Nervously we rang the buzzer. A man in a black suit ushered us through the graveled garden into the Hotel Particulier, where we were seated in a private dining room! Incredulous, we sat down. Within moments Soutine the cat jumped into my lap. Wine appeared, bread was procured, then what appeared to be the fanciest fish-n-chips of all time was set down in front of us from off of a silver tray as if we were royalty, and all we could do was laugh hysterically and pet the cat and stare over our shoulder at Mr. Deer and drink more wine.
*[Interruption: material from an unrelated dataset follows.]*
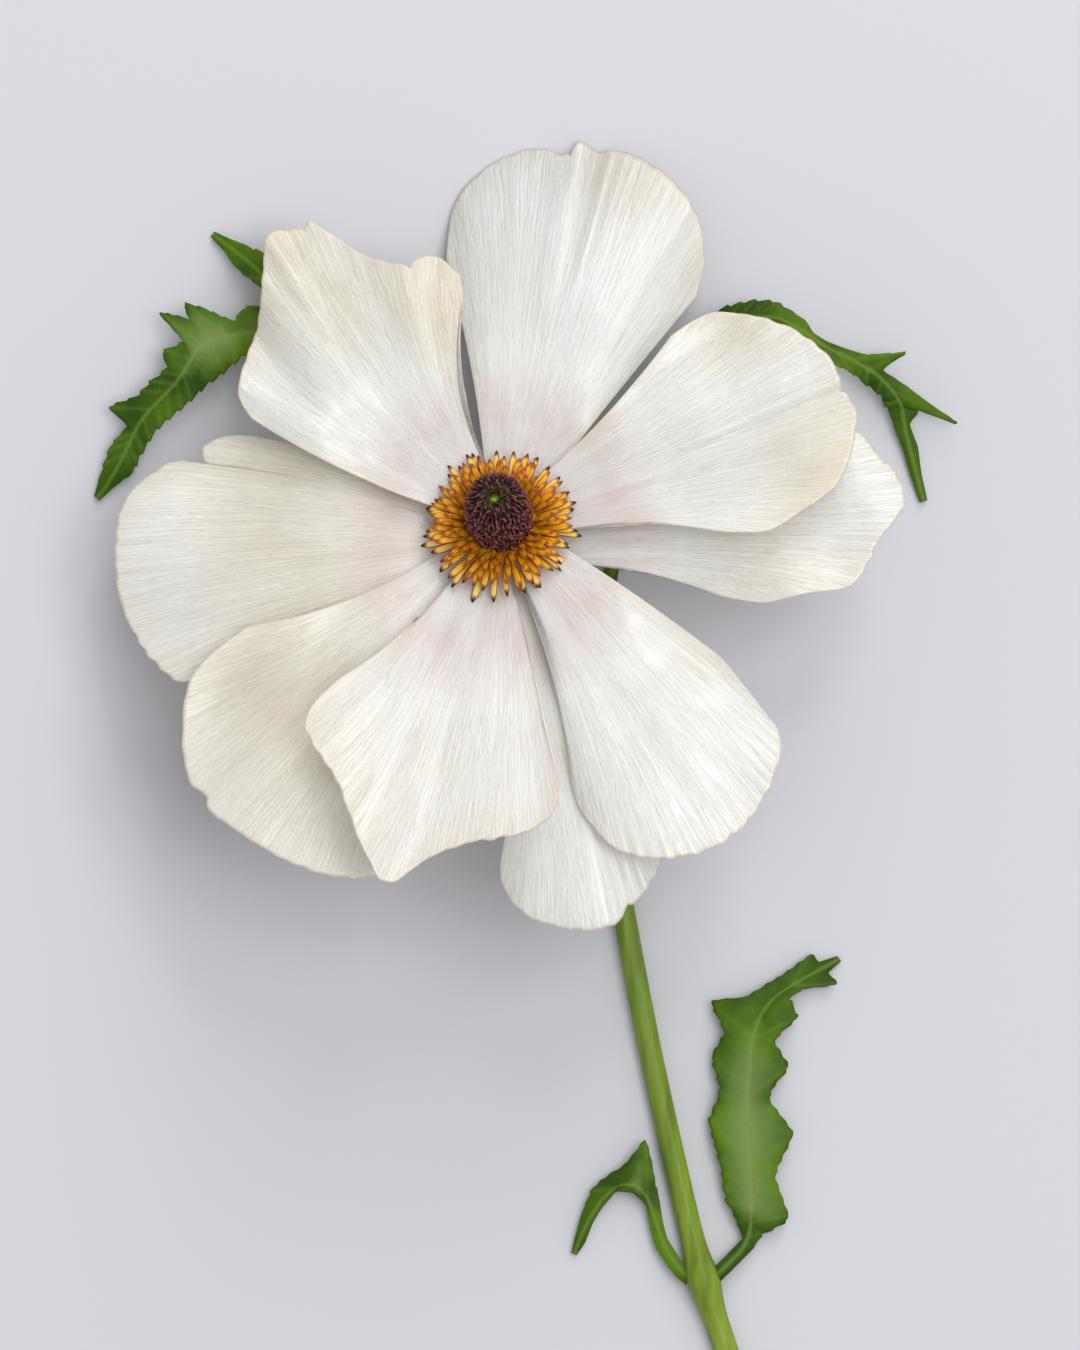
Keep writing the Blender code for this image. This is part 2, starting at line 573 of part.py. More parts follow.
def blade_stations(blade):
    """Left edge, middle height and right edge of a leaf blade at each of its stations, stalk first."""
    lefts, rights = [], []
    stalk = smooth_line(blade["stalk"], 3 * len(blade["stalk"])) if blade["stalk"] else np.empty((0, 3))
    if len(stalk):
        ahead = np.gradient(stalk[:, :2], axis=0)
        ahead /= np.linalg.norm(ahead, axis=1)[:, None]
        side = np.column_stack([ahead[:, 1], -ahead[:, 0]]) * STALK_HALF_WIDTH
        lefts, rights = list(stalk[:, :2] - side), list(stalk[:, :2] + side)
    lefts += [left for left, right in blade["edges"]]
    rights += [right for left, right in blade["edges"]]
    steps = np.linspace(0, len(blade["heights"]) - 1, len(blade["edges"]))
    heights = np.interp(steps, np.arange(len(blade["heights"])), blade["heights"])
    return np.array(lefts), np.array(rights), np.concatenate([stalk[:, 2], heights])


def leaf_surface(blade, along, across):
    """Points of a leaf blade's middle surface, which falls away a little from its midrib to both edges."""
    lefts, rights, heights = blade_stations(blade)
    station = np.rint(along * (len(heights) - 1)).astype(int)
    left, right = lefts[station], rights[station]
    plan = left + (right - left) * ((across + 1) / 2)[:, None]
    fall = LEAF_ARCH * np.linalg.norm(right - left, axis=1) * across**2
    return np.column_stack([plan, laid_down(heights[station] - fall, LEAF_BLADE)])


def build_leaves(collection):
    for name, blades in LEAVES.items():
        meshes = []
        for number, blade in enumerate(blades):
            cells = (len(blade_stations(blade)[2]) - 1, LEAF_CELLS_ACROSS)
            mesh = grid_mesh("blade", cells, lambda s, t, b=blade: leaf_surface(b, s, t))
            obj = add_object(f"{name}_{number}", mesh, "leaf", collection)
            thicken(obj, LEAF_BLADE)
            bpy.context.view_layer.update()
            meshes.append(applied(obj))
        if len(meshes) == 1:
            add_object(name, meshes[0], "leaf", collection)
        else:
            fuse(name, meshes[0], meshes[1:], "leaf", collection)


def main():
    for obj in list(bpy.data.objects):
        bpy.data.objects.remove(obj)
    collection = bpy.data.collections.new("ranunculus")
    bpy.context.scene.collection.children.link(collection)
    build_stem(collection)
    build_calyx(collection)
    build_petals(collection)
    build_stamens(collection)
    build_carpels(collection)
    build_leaves(collection)
    plant = bpy.data.objects.new("plant", None)
    collection.objects.link(plant)
    for obj in collection.objects:
        if obj is not plant:
            obj.parent = plant
    plant.location = (-REST_POINT[0] * MM, -REST_POINT[1] * MM, 0)


main()
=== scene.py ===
"""A picked white butterfly ranunculus, its stem laid down on a pale surface, seen from above.

Sizes are in millimetres, and MM turns them into metres when a mesh is made. Plan positions count from the
middle of the bloom, and PLANT_SHIFT moves them into the frame that the solids share.
"""

import math

import bmesh
import bpy
import numpy as np
from mathutils import Matrix, Vector


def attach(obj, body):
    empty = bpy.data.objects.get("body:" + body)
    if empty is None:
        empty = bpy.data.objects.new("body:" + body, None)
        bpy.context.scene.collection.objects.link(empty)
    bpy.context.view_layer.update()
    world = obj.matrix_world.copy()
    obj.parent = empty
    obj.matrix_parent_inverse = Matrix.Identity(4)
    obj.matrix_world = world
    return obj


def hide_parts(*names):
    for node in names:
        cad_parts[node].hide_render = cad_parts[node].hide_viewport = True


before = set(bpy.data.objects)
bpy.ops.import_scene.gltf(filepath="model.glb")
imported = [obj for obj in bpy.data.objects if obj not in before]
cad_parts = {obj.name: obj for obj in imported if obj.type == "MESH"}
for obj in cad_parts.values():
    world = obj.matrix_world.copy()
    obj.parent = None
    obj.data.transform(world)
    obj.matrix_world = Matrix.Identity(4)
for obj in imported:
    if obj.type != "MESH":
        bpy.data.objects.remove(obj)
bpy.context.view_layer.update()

# Stem
# The stem of the flower: a ribbed, finely haired green tube, hollow where it was cut. It lies on the
# surface, swells at its two leaf joints and bends up in a slim neck that carries the bloom.
MM = 0.001
PLANT_SHIFT = np.array([-9.2, 24.0, 0.0])
STEM_ROUTE = [(24.2, -86, 0), (21.4, -77.5, 0), (18.3, -68, 0), (15.6, -57, 0), (13.2, -46, 0),
              (11, -34.5, 0), (9.2, -24, 0), (7.7, -16.5, 0), (6, -10.6, 0.9), (4.2, -6.9, 3),
              (2.4, -4.2, 5.6)]
STEM_RADIUS = (1.18, 0.96)
STEM_JOINTS = (-17.5, -68.0)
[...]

Throughout the evening Damon and I fidgeted and giggled like nervous children, feeling entirely out-of-place within this particular Hotel, but enchanted beyond words. As the sun set a man who looked like Johnny Depp came and sat outside in the courtyard, trailing cigarette smoke into the air, wrapped in a sky-blue scarf, and soon other beautiful young French people joined him, and we were smitten, biting into our candied pears there amongst the red-velvet walls.
After twenty-four hours on the ground, Paris seemed a most particular place, indeed, and we felt pretty pleased to be a part of it.